Murphy, S. J., Li, T., Sekaran, S., Bedding, T. R., Yu, J., Tkachenko, A., et al. (2021). A binary with a δ Scuti star and an oscillating red giant: orbit and asteroseismology of KIC 9773821. Monthly Notices of the Royal Astronomical Society, 505(2), 2336-2348. doi:10.1093/mnras/stab1436.


Cite as: https://hdl.handle.net/21.11116/0000-000A-8DF7-1
Abstract
We study the δ Scuti – red giant (RG) binary KIC 9773821, the first double-pulsator binary of its kind. It was observed by Kepler during its 4-yr mission. Our aims are to ascertain whether the system is bound, rather than a chance alignment, and to identify the evolutionary state of the RG via asteroseismology.
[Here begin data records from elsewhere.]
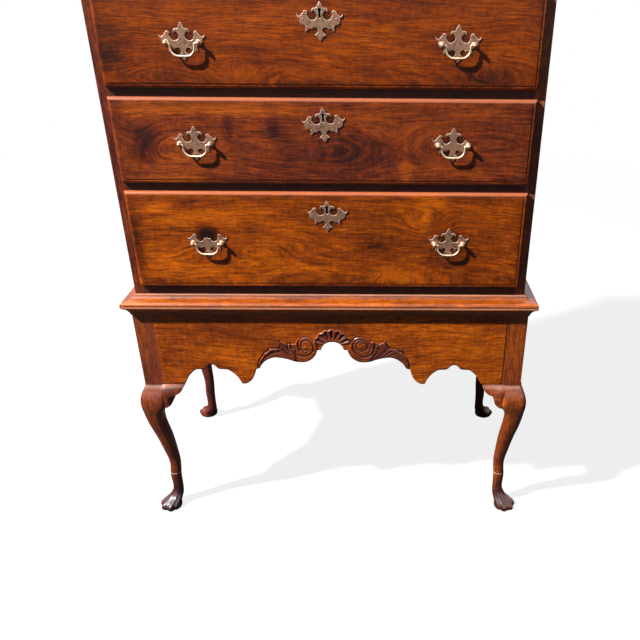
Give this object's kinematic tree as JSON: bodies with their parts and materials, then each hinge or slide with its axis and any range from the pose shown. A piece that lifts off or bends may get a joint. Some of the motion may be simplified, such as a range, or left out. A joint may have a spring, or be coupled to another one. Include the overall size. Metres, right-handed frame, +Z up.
{
  "type": "highboy",
  "caption": "Walnut high chest of lipped drawers on a low frame with cabriole legs, three-toed feet, scalloped carved apron and pierced brass bail pulls.",
  "frame": {"origin": "bottom centre of the bounding box, on the floor", "axes": "+Z up, -Y towards the drawer fronts, +X to the right of someone facing them"},
  "size_m": [1.045, 0.5534, 1.702],
  "materials": {
    "walnut": "polished old varnish with strong figure",
    "secondary_wood": "unfinished, planed and darkened with age",
    "brass": "aged, with bright rubbed edges"
  },
  "bodies": {
    "chest": {"back_rail": "secondary_wood", "backboards": "secondary_wood", "bottom_rail": "walnut", "case_bottom": "secondary_wood", "case_side_left": "walnut", "case_side_right": "walnut", "case_top": "walnut", "corner_blocks": "secondary_wood", "cornice_front": "walnut", "cornice_left": "walnut", "cornice_right": "walnut", "drawer_blades": "walnut", "drawer_runners": "secondary_wood", "front_apron": "walnut", "knee_returns_front": "walnut", "knee_returns_sides": "walnut", "leg_front_left": "walnut", "leg_front_right": "walnut", "leg_rear_left": "walnut", "leg_rear_right": "walnut", "short_drawer_partitions": "walnut", "side_apron_left": "walnut", "side_apron_right": "walnut", "top_rail": "walnut", "waist_moulding_front": "walnut", "waist_moulding_left": "walnut", "waist_moulding_right": "walnut"},
    "long_drawer_1": {"long_drawer_1_front": "walnut", "long_drawer_1_box": "secondary_wood", "long_drawer_1_hardware": "brass"},
    "long_drawer_1_bail_left": {"long_drawer_1_bail_left": "brass"},
    "long_drawer_1_bail_right": {"long_drawer_1_bail_right": "brass"},
    "long_drawer_2": {"long_drawer_2_front": "walnut", "long_drawer_2_box": "secondary_wood", "long_drawer_2_hardware": "brass"},
    "long_drawer_2_bail_left": {"long_drawer_2_bail_left": "brass"},
    "long_drawer_2_bail_right": {"long_drawer_2_bail_right": "brass"},
    "long_drawer_3": {"long_drawer_3_front": "walnut", "long_drawer_3_box": "secondary_wood", "long_drawer_3_hardware": "brass"},
    "long_drawer_3_bail_left": {"long_drawer_3_bail_left": "brass"},
    "long_drawer_3_bail_right": {"long_drawer_3_bail_right": "brass"},
    "long_drawer_4": {"long_drawer_4_front": "walnut", "long_drawer_4_box": "secondary_wood", "long_drawer_4_hardware": "brass"},
    "long_drawer_4_bail_left": {"long_drawer_4_bail_left": "brass"},
    "long_drawer_4_bail_right": {"long_drawer_4_bail_right": "brass"},
    "short_drawer_left": {"short_drawer_left_front": "walnut", "short_drawer_left_box": "secondary_wood", "short_drawer_left_hardware": "brass"},
    "short_drawer_left_bail": {"short_drawer_left_bail": "brass"},
    "short_drawer_middle": {"short_drawer_middle_front": "walnut", "short_drawer_middle_box": "secondary_wood", "short_drawer_middle_hardware": "brass"},
    "short_drawer_middle_bail": {"short_drawer_middle_bail": "brass"},
    "short_drawer_right": {"short_drawer_right_front": "walnut", "short_drawer_right_box": "secondary_wood", "short_drawer_right_hardware": "brass"},
    "short_drawer_right_bail": {"short_drawer_right_bail": "brass"}
  },
  "joints": [
    {"name": "long_drawer_1_slide", "type": "slide", "parent": "chest", "child": "long_drawer_1", "axis": [0, -1, 0], "range_m": [0, 0.34]},
    {"name": "long_drawer_1_bail_left_swing", "type": "hinge", "parent": "long_drawer_1", "child": "long_drawer_1_bail_left", "pos_m": [-0.277, -0.24671, 0.7895], "axis": [-1, 0, 0], "range_deg": [-10, 150]},
    {"name": "long_drawer_1_bail_right_swing", "type": "hinge", "parent": "long_drawer_1", "child": "long_drawer_1_bail_right", "pos_m": [0.277, -0.24671, 0.7895], "axis": [-1, 0, 0], "range_deg": [-10, 150]},
    {"name": "long_drawer_2_slide", "type": "slide", "parent": "chest", "child": "long_drawer_2", "axis": [0, -1, 0], "range_m": [0, 0.34]},
    {"name": "long_drawer_2_bail_left_swing", "type": "hinge", "parent": "long_drawer_2", "child": "long_drawer_2_bail_left", "pos_m": [-0.277, -0.24671, 1.0115], "axis": [-1, 0, 0], "range_deg": [-10, 150]},
    {"name": "long_drawer_2_bail_right_swing", "type": "hinge", "parent": "long_drawer_2", "child": "long_drawer_2_bail_right", "pos_m": [0.277, -0.24671, 1.0115], "axis": [-1, 0, 0], "range_deg": [-10, 150]},
    {"name": "long_drawer_3_slide", "type": "slide", "parent": "chest", "child": "long_drawer_3", "axis": [0, -1, 0], "range_m": [0, 0.34]},
    {"name": "long_drawer_3_bail_left_swing", "type": "hinge", "parent": "long_drawer_3", "child": "long_drawer_3_bail_left", "pos_m": [-0.277, -0.24671, 1.21], "axis": [-1, 0, 0], "range_deg": [-10, 150]},
    {"name": "long_drawer_3_bail_right_swing", "type": "hinge", "parent": "long_drawer_3", "child": "long_drawer_3_bail_right", "pos_m": [0.277, -0.24671, 1.21], "axis": [-1, 0, 0], "range_deg": [-10, 150]},
    {"name": "long_drawer_4_slide", "type": "slide", "parent": "chest", "child": "long_drawer_4", "axis": [0, -1, 0], "range_m": [0, 0.34]},
    {"name": "long_drawer_4_bail_left_swing", "type": "hinge", "parent": "long_drawer_4", "child": "long_drawer_4_bail_left", "pos_m": [-0.277, -0.24671, 1.3955], "axis": [-1, 0, 0], "range_deg": [-10, 150]},
    {"name": "long_drawer_4_bail_right_swing", "type": "hinge", "parent": "long_drawer_4", "child": "long_drawer_4_bail_right", "pos_m": [0.277, -0.24671, 1.3955], "axis": [-1, 0, 0], "range_deg": [-10, 150]},
    {"name": "short_drawer_left_slide", "type": "slide", "parent": "chest", "child": "short_drawer_left", "axis": [0, -1, 0], "range_m": [0, 0.34]},
    {"name": "short_drawer_left_bail_swing", "type": "hinge", "parent": "short_drawer_left", "child": "short_drawer_left_bail", "pos_m": [-0.305, -0.24671, 1.5545], "axis": [-1, 0, 0], "range_deg": [-10, 150]},
    {"name": "short_drawer_middle_slide", "type": "slide", "parent": "chest", "child": "short_drawer_middle", "axis": [0, -1, 0], "range_m": [0, 0.34]},
    {"name": "short_drawer_middle_bail_swing", "type": "hinge", "parent": "short_drawer_middle", "child": "short_drawer_middle_bail", "pos_m": [0, -0.24671, 1.5545], "axis": [-1, 0, 0], "range_deg": [-10, 150]},
    {"name": "short_drawer_right_slide", "type": "slide", "parent": "chest", "child": "short_drawer_right", "axis": [0, -1, 0], "range_m": [0, 0.34]},
    {"name": "short_drawer_right_bail_swing", "type": "hinge", "parent": "short_drawer_right", "child": "short_drawer_right_bail", "pos_m": [0.305, -0.24671, 1.5545], "axis": [-1, 0, 0], "range_deg": [-10, 150]}
  ]
}
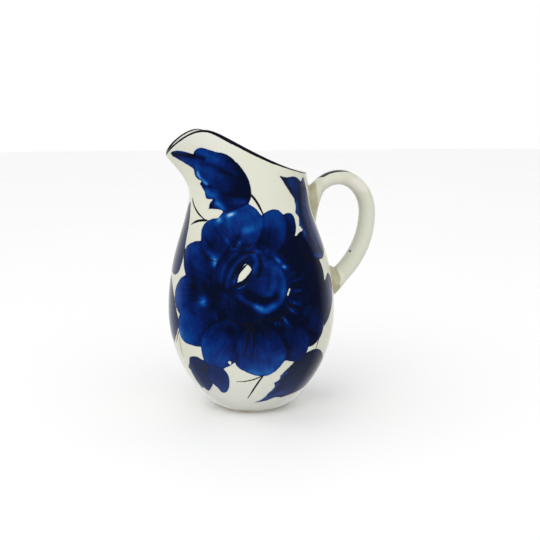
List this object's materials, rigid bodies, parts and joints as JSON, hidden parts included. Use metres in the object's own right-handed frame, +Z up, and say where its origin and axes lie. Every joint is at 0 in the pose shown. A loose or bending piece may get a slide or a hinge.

An extension of these aims is to determine a dynamical mass and an age prior for a δ Sct star, which may permit mode identification via further asteroseismic modelling. We determine spectroscopic parameters and radial velocities (RVs) for the RG component using HERMES@Mercator spectroscopy. Light arrival-time delays from the δ Sct pulsations are used with the red-giant RVs to determine that the system is bound and to infer its orbital parameters, including the binary mass ratio. We use asteroseismology to model the individual frequencies of the red giant to give a mass of 2.10+0.20−0.10 M⊙ and an age of 1.08+0.06−0.24 Gyr. We find that it is a helium-burning secondary clump star, confirm that it follows the standard νmax scaling relation, and confirm its observed period spacings match their theoretical counterparts in the modelling code mesa. Our results also constrain the mass and age of the δ Sct star. We leverage these constraints to construct δ Sct models in a reduced parameter space and identify four of its five pulsation modes.